» **INFORMATION SUPPLIED**
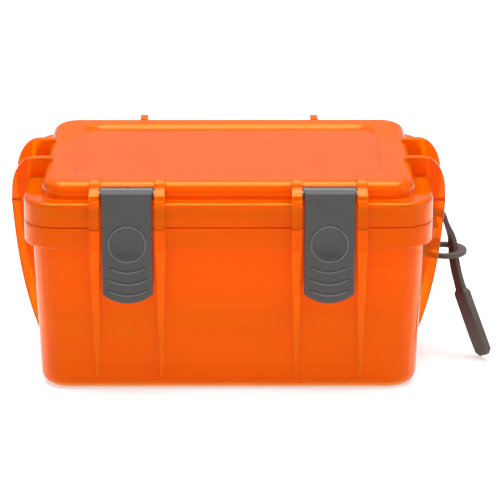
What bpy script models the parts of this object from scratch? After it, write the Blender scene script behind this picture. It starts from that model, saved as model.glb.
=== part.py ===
"""A small watertight first aid kit box: base, hinged lid with its seal, two front latches on pins, and a lanyard.

Metres, +Z up, +Y to the back. The origin is the middle of the flat bottom. The parts are in the collection
first_aid_box and the shapes that only cut or join them are in cutters.
"""

import math

import bmesh
import bpy
from mathutils import Vector

# Driving dimensions, in metres
BOTTOM = (0.1777, 0.1107)  # length and depth of the body at its bottom
MOUTH = (0.1844, 0.1186)  # length and depth of the body at its mouth, the top of the sealing lip
MOUTH_Z = 0.0864
WALL = 0.0025
BODY_CORNER = 0.014
BOTTOM_EDGE = 0.0055

COLLAR = (0.1907, 0.1256)  # length and depth of the rim, the same on the base and on the lid
COLLAR_CORNER = 0.0165
COLLAR_BOTTOM_Z = 0.0721
SEAM_Z = 0.0824
COLLAR_ROUND = 0.0012
SKIRT = 0.0022
RIM_TOP_Z = 0.0939
RIM_ROUND = 0.0018
RIM_INSIDE_Z = 0.0904  # roof of the lid's channel, where the seal sits
SEAL_BETWEEN = (0.0028, 0.0058)  # the seal's outside and inside, measured in from the collar's outline
SEAL_RIB = (0.1783, 0.1132)  # length and depth of the rib inside the seal
SEAL_RIB_CORNER = 0.0120
SEAL_RIB_WALL = 0.0018
SEAL_RIB_LOW_Z = 0.0872

PLATEAU = (0.1742, 0.1100)  # length and depth of the raised middle of the lid
PLATEAU_CORNER = 0.0125
PLATEAU_LOW_Z = 0.0905
PLATEAU_Z = 0.1030
PLATEAU_ROUND = 0.0026
PANEL = (0.1412, 0.0805)  # the shallow recess in the lid's top
PANEL_CORNER = 0.009
PANEL_DEPTH = 0.0016

LATCH_X = 0.0467
LATCH_WIDTH = 0.0234
LATCH_FRONT_Y = -0.0667
LATCH_PLATE = 0.0022
LATCH_TOP_Z = 0.1012
LATCH_TIP_Z = 0.0467
LATCH_SIDE_Z = 0.0512
LATCH_PIVOT = (-0.0606, 0.0983)  # Y and Z of the latch pins
LATCH_BARREL = 0.0032
LATCH_PIN = 0.00125
WEB_Z = (0.0955, 0.1000)  # the web between a latch's plate and its barrel
HOOK_INSET = 0.0015
HOOK_LOW = (-0.0638, 0.0040)  # the hook's back at its foot, and its height
HOOK_BACK_Y = -0.0616
DISC_Z = 0.0757
DISC_RADIUS = 0.0089
DISC_DEPTH = 0.0004

RIB_OFFSET = 0.0151  # from a latch's middle to the middle of each rib beside it
RIB_WIDTH = 0.0051
RIB_FRONT_Y = -0.0660
RIB_BACK_Y = -0.0620  # where a rib is set into the collar
RIB_HEAD_Y = (-0.0657, -0.0574)  # front and back of a rib just under the collar
RIB_FOOT_Y = (-0.0562, -0.0545)
RIB_FOOT_Z = 0.0070
RIB_FOOT_WIDTH = 0.0019
PIN_ENDS = (0.0013, 0.0021)  # how far a latch pin runs past the middle of its inner and outer rib
PIN_BORE_ENDS = (0.0016, RIB_WIDTH / 2 + 0.0010)

FIN_Y = 0.01625  # the two fins of each end stand this far before and behind the middle
FIN_THICKNESS = 0.0035
FIN_OUT_X = 0.1035
FIN_FOOT = (0.0895, 0.0115)  # X and Z where a fin runs out on the end wall
FIN_TOP_Z = 0.1036
FIN_TOP_X = 0.0830  # how far in a lid fin runs on the plateau
FIN_SHOULDER = (0.0920, 0.0880)  # middle of the elliptical shoulder of a lid fin
BAR_LOW = (0.0980, -0.0150, 0.0565)
BAR_HIGH = (0.1012, 0.0150, 0.0675)

HINGE_X = 0.0425
HINGE_AXIS = (0.0675, SEAM_Z)  # Y and Z of the hinge pins
KNUCKLE_RADIUS = 0.0042
KNUCKLE_LENGTH = 0.0120
EAR_THICKNESS = 0.0040
ARM_THICKNESS = 0.0038
HINGE_PIN = 0.0015
ARM_BEND = (0.0600, 0.0900)  # middle of the sweep of a hinge arm, Y and Z
ARM_RADII = (0.0114, 0.0130)
BRACKET_LOW_Z = 0.0735
KEEP_LOW_Z = 0.0700  # the groove under the collar is kept shut from here up at each rib, fin and ear

LOOP_CENTRE = (0.1052, 0.0, 0.0512)
LOOP_RADIUS = 0.0094
LOOP_SECTION = 0.0013
STRAP_SECTION = (0.0024, 0.0070)  # thickness and width
STRAP_TURN = (90.0, 68.0)  # how far the section is turned over the bar and at the paddle, in degrees
STRAP_OVER = 0.0034  # radius of the strap's middle line over the bar
PADDLE_POINTS = 4  # the last points of the route, where the strap widens into the paddle
TURN_POINTS = 3  # the points before them, where it turns
PADDLE_WIDER = 1.30
TIP_NARROWER = 0.85

GAP = 0.0003  # left wherever two pieces meet
FIT = 0.0001  # a pin's radial clearance
SINK = 0.0006  # how deep a joined shape is set into its neighbour
RUN_OUT = 0.0020  # how far a bore's cutter runs past both ends
SAME = 1e-6  # points nearer than this are one point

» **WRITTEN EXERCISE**
Go through the listing above and restate it word for word.

» **THE RESULT**
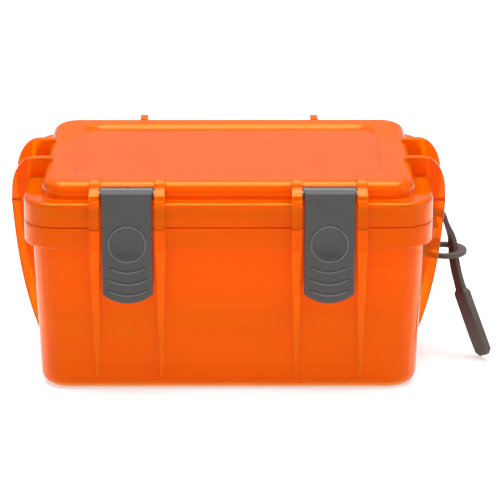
What bpy script models the parts of this object from scratch? After it, write the Blender scene script behind this picture. It starts from that model, saved as model.glb.
=== part.py ===
"""A small watertight first aid kit box: base, hinged lid with its seal, two front latches on pins, and a lanyard.

Metres, +Z up, +Y to the back. The origin is the middle of the flat bottom. The parts are in the collection
first_aid_box and the shapes that only cut or join them are in cutters.
"""

import math

import bmesh
import bpy
from mathutils import Vector

# Driving dimensions, in metres
BOTTOM = (0.1777, 0.1107)  # length and depth of the body at its bottom
MOUTH = (0.1844, 0.1186)  # length and depth of the body at its mouth, the top of the sealing lip
MOUTH_Z = 0.0864
WALL = 0.0025
BODY_CORNER = 0.014
BOTTOM_EDGE = 0.0055

COLLAR = (0.1907, 0.1256)  # length and depth of the rim, the same on the base and on the lid
COLLAR_CORNER = 0.0165
COLLAR_BOTTOM_Z = 0.0721
SEAM_Z = 0.0824
COLLAR_ROUND = 0.0012
SKIRT = 0.0022
RIM_TOP_Z = 0.0939
RIM_ROUND = 0.0018
RIM_INSIDE_Z = 0.0904  # roof of the lid's channel, where the seal sits
SEAL_BETWEEN = (0.0028, 0.0058)  # the seal's outside and inside, measured in from the collar's outline
SEAL_RIB = (0.1783, 0.1132)  # length and depth of the rib inside the seal
SEAL_RIB_CORNER = 0.0120
SEAL_RIB_WALL = 0.0018
SEAL_RIB_LOW_Z = 0.0872

PLATEAU = (0.1742, 0.1100)  # length and depth of the raised middle of the lid
PLATEAU_CORNER = 0.0125
PLATEAU_LOW_Z = 0.0905
PLATEAU_Z = 0.1030
PLATEAU_ROUND = 0.0026
PANEL = (0.1412, 0.0805)  # the shallow recess in the lid's top
PANEL_CORNER = 0.009
PANEL_DEPTH = 0.0016

LATCH_X = 0.0467
LATCH_WIDTH = 0.0234
LATCH_FRONT_Y = -0.0667
LATCH_PLATE = 0.0022
LATCH_TOP_Z = 0.1012
LATCH_TIP_Z = 0.0467
LATCH_SIDE_Z = 0.0512
LATCH_PIVOT = (-0.0606, 0.0983)  # Y and Z of the latch pins
LATCH_BARREL = 0.0032
LATCH_PIN = 0.00125
WEB_Z = (0.0955, 0.1000)  # the web between a latch's plate and its barrel
HOOK_INSET = 0.0015
HOOK_LOW = (-0.0638, 0.0040)  # the hook's back at its foot, and its height
HOOK_BACK_Y = -0.0616
DISC_Z = 0.0757
DISC_RADIUS = 0.0089
DISC_DEPTH = 0.0004

RIB_OFFSET = 0.0151  # from a latch's middle to the middle of each rib beside it
RIB_WIDTH = 0.0051
RIB_FRONT_Y = -0.0660
RIB_BACK_Y = -0.0620  # where a rib is set into the collar
RIB_HEAD_Y = (-0.0657, -0.0574)  # front and back of a rib just under the collar
RIB_FOOT_Y = (-0.0562, -0.0545)
RIB_FOOT_Z = 0.0070
RIB_FOOT_WIDTH = 0.0019
PIN_ENDS = (0.0013, 0.0021)  # how far a latch pin runs past the middle of its inner and outer rib
PIN_BORE_ENDS = (0.0016, RIB_WIDTH / 2 + 0.0010)

FIN_Y = 0.01625  # the two fins of each end stand this far before and behind the middle
FIN_THICKNESS = 0.0035
FIN_OUT_X = 0.1035
FIN_FOOT = (0.0895, 0.0115)  # X and Z where a fin runs out on the end wall
FIN_TOP_Z = 0.1036
FIN_TOP_X = 0.0830  # how far in a lid fin runs on the plateau
FIN_SHOULDER = (0.0920, 0.0880)  # middle of the elliptical shoulder of a lid fin
BAR_LOW = (0.0980, -0.0150, 0.0565)
BAR_HIGH = (0.1012, 0.0150, 0.0675)

HINGE_X = 0.0425
HINGE_AXIS = (0.0675, SEAM_Z)  # Y and Z of the hinge pins
KNUCKLE_RADIUS = 0.0042
KNUCKLE_LENGTH = 0.0120
EAR_THICKNESS = 0.0040
ARM_THICKNESS = 0.0038
HINGE_PIN = 0.0015
ARM_BEND = (0.0600, 0.0900)  # middle of the sweep of a hinge arm, Y and Z
ARM_RADII = (0.0114, 0.0130)
BRACKET_LOW_Z = 0.0735
KEEP_LOW_Z = 0.0700  # the groove under the collar is kept shut from here up at each rib, fin and ear

LOOP_CENTRE = (0.1052, 0.0, 0.0512)
LOOP_RADIUS = 0.0094
LOOP_SECTION = 0.0013
STRAP_SECTION = (0.0024, 0.0070)  # thickness and width
STRAP_TURN = (90.0, 68.0)  # how far the section is turned over the bar and at the paddle, in degrees
STRAP_OVER = 0.0034  # radius of the strap's middle line over the bar
PADDLE_POINTS = 4  # the last points of the route, where the strap widens into the paddle
TURN_POINTS = 3  # the points before them, where it turns
PADDLE_WIDER = 1.30
TIP_NARROWER = 0.85

GAP = 0.0003  # left wherever two pieces meet
FIT = 0.0001  # a pin's radial clearance
SINK = 0.0006  # how deep a joined shape is set into its neighbour
RUN_OUT = 0.0020  # how far a bore's cutter runs past both ends
SAME = 1e-6  # points nearer than this are one point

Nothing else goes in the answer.